-- REQUEST --
Repeat exactly each line of the data provided below.

═════ RECORD EXTRACTS ═════

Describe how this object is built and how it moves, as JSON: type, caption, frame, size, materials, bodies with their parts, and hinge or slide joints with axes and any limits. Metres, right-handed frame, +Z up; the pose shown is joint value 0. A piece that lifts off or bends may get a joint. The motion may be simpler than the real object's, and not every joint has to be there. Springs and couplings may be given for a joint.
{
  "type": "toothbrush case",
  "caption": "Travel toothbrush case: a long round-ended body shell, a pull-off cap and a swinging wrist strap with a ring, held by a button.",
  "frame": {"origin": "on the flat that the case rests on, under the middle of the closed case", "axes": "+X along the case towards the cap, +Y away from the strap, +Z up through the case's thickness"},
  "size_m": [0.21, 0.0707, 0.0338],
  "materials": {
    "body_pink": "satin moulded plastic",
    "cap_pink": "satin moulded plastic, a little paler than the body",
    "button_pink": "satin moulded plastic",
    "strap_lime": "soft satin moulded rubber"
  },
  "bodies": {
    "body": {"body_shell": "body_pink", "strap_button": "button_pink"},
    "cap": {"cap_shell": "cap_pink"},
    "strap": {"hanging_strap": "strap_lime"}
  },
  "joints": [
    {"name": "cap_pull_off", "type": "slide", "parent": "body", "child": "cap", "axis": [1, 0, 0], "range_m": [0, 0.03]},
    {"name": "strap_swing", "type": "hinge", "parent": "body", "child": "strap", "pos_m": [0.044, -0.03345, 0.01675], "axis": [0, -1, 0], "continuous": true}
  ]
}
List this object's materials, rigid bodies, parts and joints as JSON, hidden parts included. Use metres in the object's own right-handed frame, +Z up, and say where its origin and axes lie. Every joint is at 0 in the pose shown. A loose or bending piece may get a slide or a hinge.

═════

-- OUTPUT BELOW --
Describe how this object is built and how it moves, as JSON: type, caption, frame, size, materials, bodies with their parts, and hinge or slide joints with axes and any limits. Metres, right-handed frame, +Z up; the pose shown is joint value 0. A piece that lifts off or bends may get a joint. The motion may be simpler than the real object's, and not every joint has to be there. Springs and couplings may be given for a joint.
{
  "type": "toothbrush case",
  "caption": "Travel toothbrush case: a long round-ended body shell, a pull-off cap and a swinging wrist strap with a ring, held by a button.",
  "frame": {"origin": "on the flat that the case rests on, under the middle of the closed case", "axes": "+X along the case towards the cap, +Y away from the strap, +Z up through the case's thickness"},
  "size_m": [0.21, 0.0707, 0.0338],
  "materials": {
    "body_pink": "satin moulded plastic",
    "cap_pink": "satin moulded plastic, a little paler than the body",
    "button_pink": "satin moulded plastic",
    "strap_lime": "soft satin moulded rubber"
  },
  "bodies": {
    "body": {"body_shell": "body_pink", "strap_button": "button_pink"},
    "cap": {"cap_shell": "cap_pink"},
    "strap": {"hanging_strap": "strap_lime"}
  },
  "joints": [
    {"name": "cap_pull_off", "type": "slide", "parent": "body", "child": "cap", "axis": [1, 0, 0], "range_m": [0, 0.03]},
    {"name": "strap_swing", "type": "hinge", "parent": "body", "child": "strap", "pos_m": [0.044, -0.03345, 0.01675], "axis": [0, -1, 0], "continuous": true}
  ]
}
List this object's materials, rigid bodies, parts and joints as JSON, hidden parts included. Use metres in the object's own right-handed frame, +Z up, and say where its origin and axes lie. Every joint is at 0 in the pose shown. A loose or bending piece may get a slide or a hinge.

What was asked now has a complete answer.